Investigating the origins of static charge in granular systems of silica and other oxides using acoustic traps

From rubbing a balloon on one's hair to the dramatic display of volcanic lightning, the triboelectric effect is a widespread phenomenon where contact between objects leads to an exchange of electric charge. Despite its ubiquity, our understanding of the underlying physics remains largely phenomenological. Among the many open questions, one is particularly relevant to earth science and astrophysics: why do objects made of the same material continually exchange electric charge? This effect is especially pronounced in systems involving grains or powders, where frequent collisions can result in a significant buildup of electrostatic potential energy.

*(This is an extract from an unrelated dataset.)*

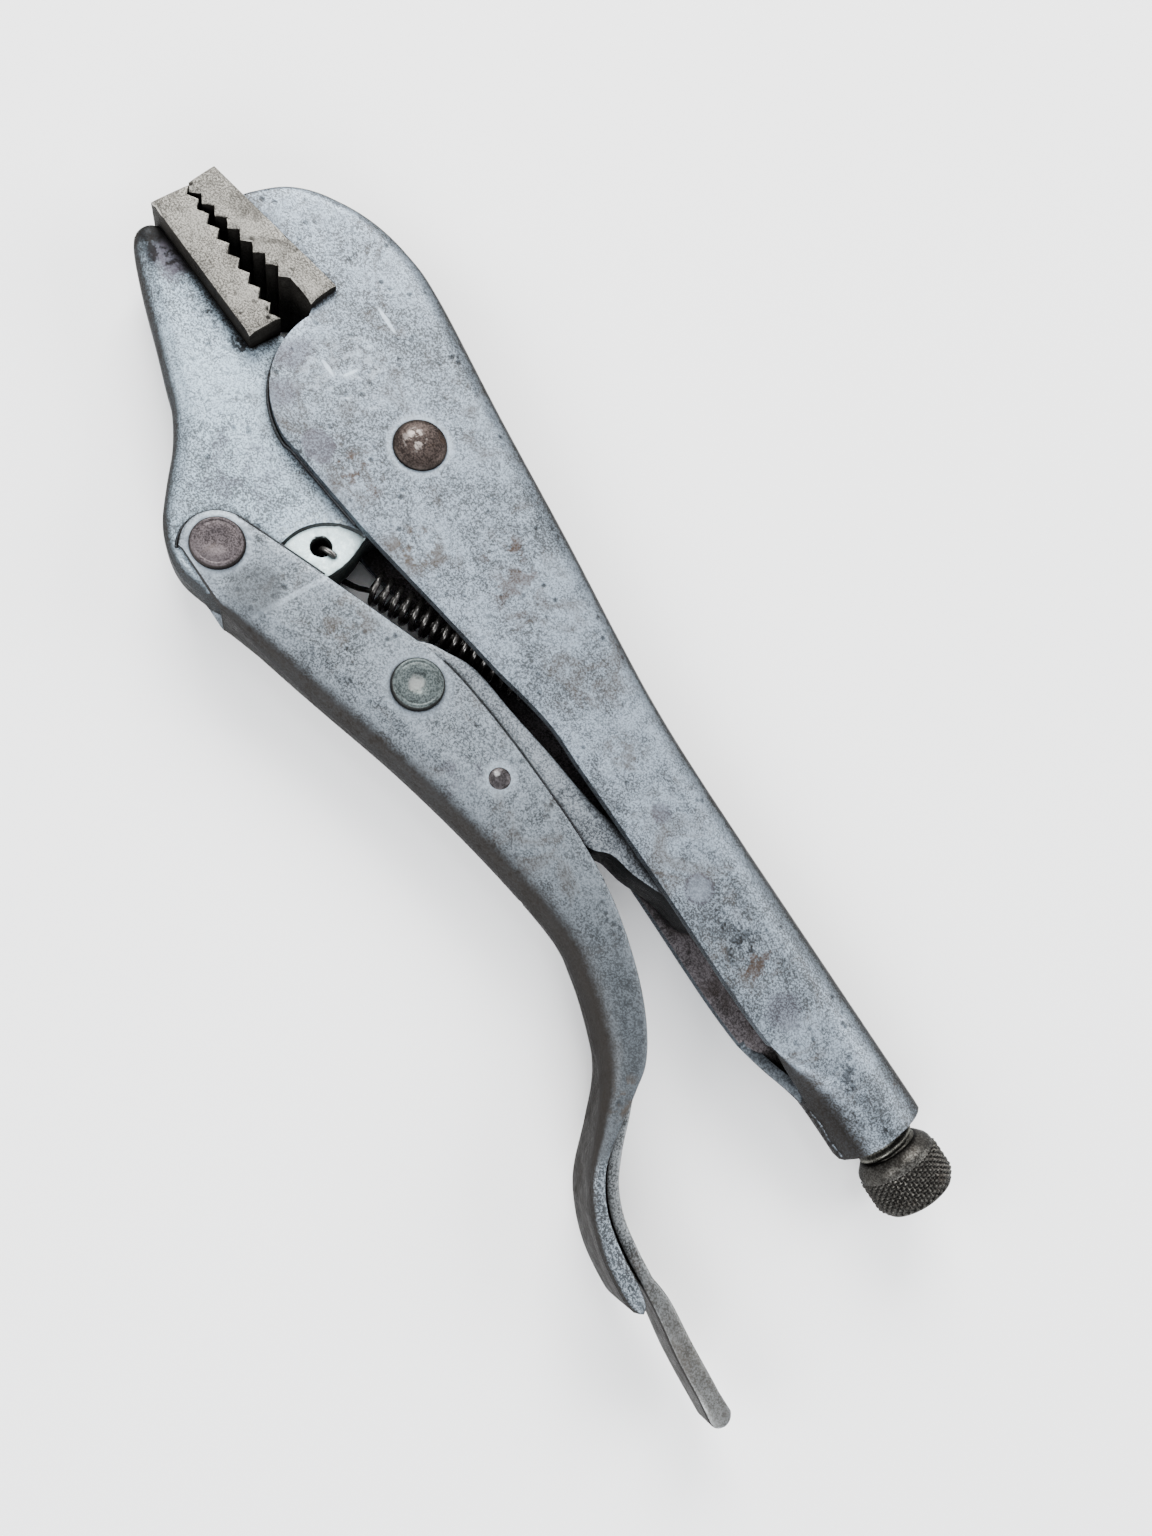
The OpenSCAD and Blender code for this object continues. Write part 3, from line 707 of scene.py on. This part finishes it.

Such processes can influence the dispersal range of aerosols in the atmosphere, determine whether protoplanetary dust will coalesce, and even trigger thunderstorms during volcanic eruptions or forest fires. Using acoustic levitation, we isolate individual grains and conduct controlled collisions with a substrate, measuring the charge by observing the grain's behavior in electric fields. This method can accurately resolve individual collision events, allowing us to investigate various proposed charging mechanisms and explore in detail what causes the breaking of symmetry between positively and negatively charging samples. We determine that slight variations in surface composition due to molecules recruited from the atmosphere can lead to drastic changes in the charging behavior.